Are we destined to be defined by one decision?

When I was 10 years old, the  beloved woman who helped to raise me was sent to prison.The only information my parents shared with me then, was that she somehow came between a friend and her abusive husband, and he died. I was bewildered, confused and in shock that  a split second decision to protect herself and others could rewrite her fate.  Could someone’s value really be appraised by one act, deeming who she was before inadmissable and unimportant? The  helplessness I felt as a chid was numbing. As I grew into adulthood, it manifested in a fascination for a person’s “back story”. If this beautiful human could be reframed in such a narrow way, there must be others whose stories didn’t align with the essence of who they were.
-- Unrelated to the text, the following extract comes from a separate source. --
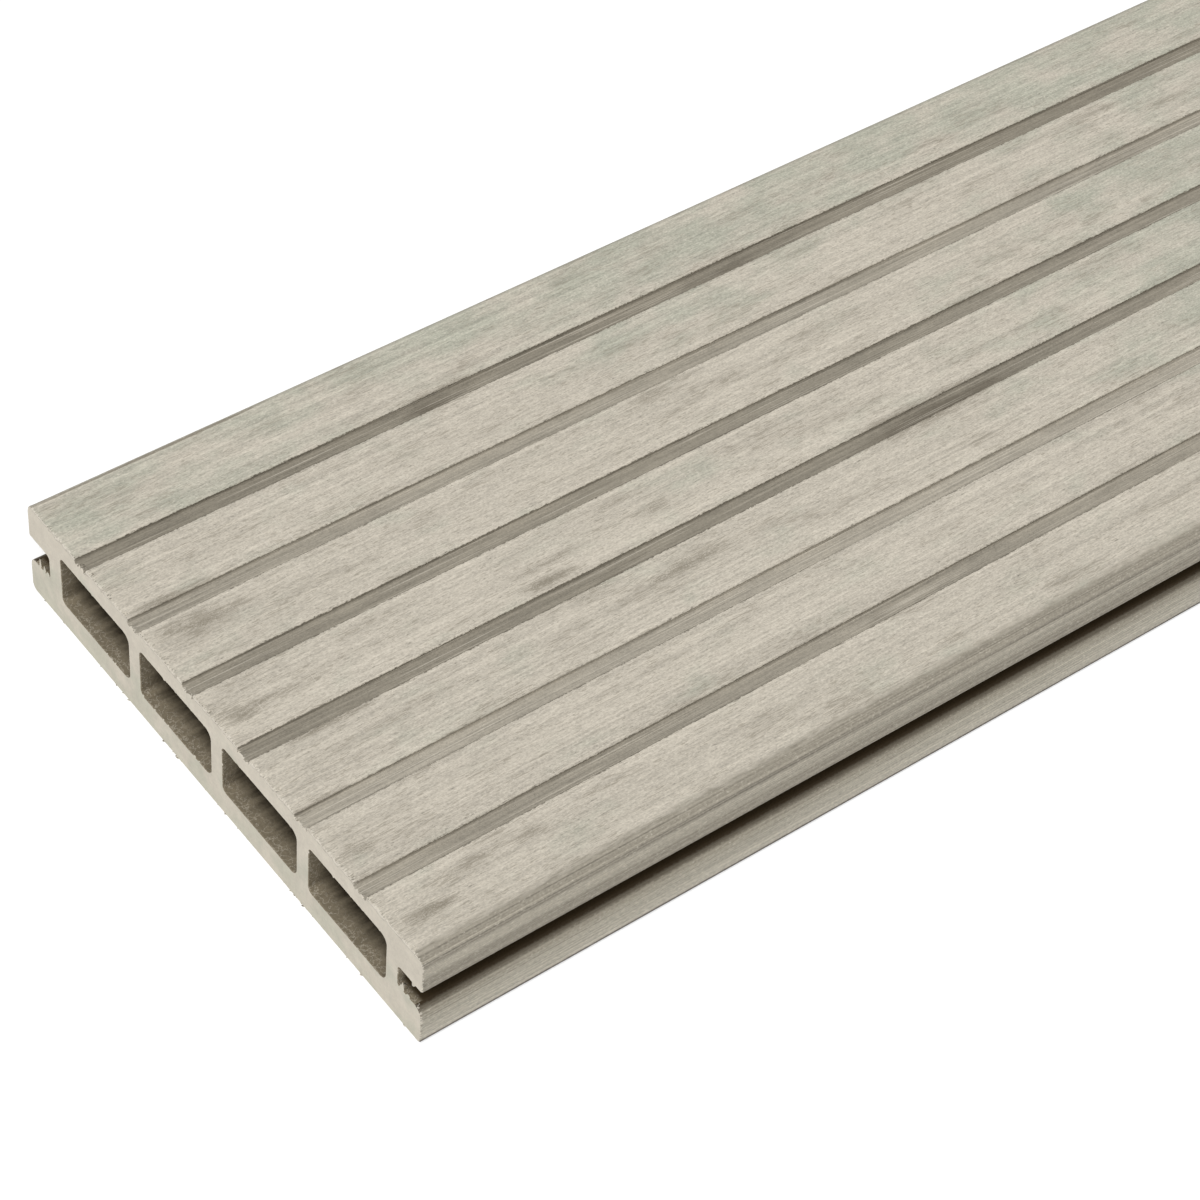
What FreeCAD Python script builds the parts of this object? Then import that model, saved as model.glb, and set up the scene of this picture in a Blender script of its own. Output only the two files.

I created the Prison Postcard Project.  It was born from a desire to give voice to women whose lives have been touched by incarceration. I began meeting with women in halfway houses, in drug programs, those that had already been imprisoned, and those who were  trying to stay out. I  asked each of them to write a  reflective postcard to their younger self, offering words or advice to the young girl she once was, before her life took a turn. My hope was that  with this platform, they could be seen and heard for who they are, not what they have done. The results were astonishing. Though the project was designed to empower them, what it did for me had an unexpected  impact. I was humbled to realize that as different as our lives appeared from the outside, there was an invisible thread that existed between each of us.
The simple truth that rose to the surface is that we are all just one bad decision away from a very different life. Flooded with  a new gratitude for those  who spoke with an unflinching authenticity, I  searched for it within myself and sought it out in others.
 Some existing relationships naturally withered away, while others expanded into new depths. Setting out to make a difference in the lives of these resilient women backfired in the the most beautiful way. I felt the change they had made in my life deep in my bones. Their truth unearthed a thirst for what lies beneath the surface, and the often unexpected connective tissue that binds us all.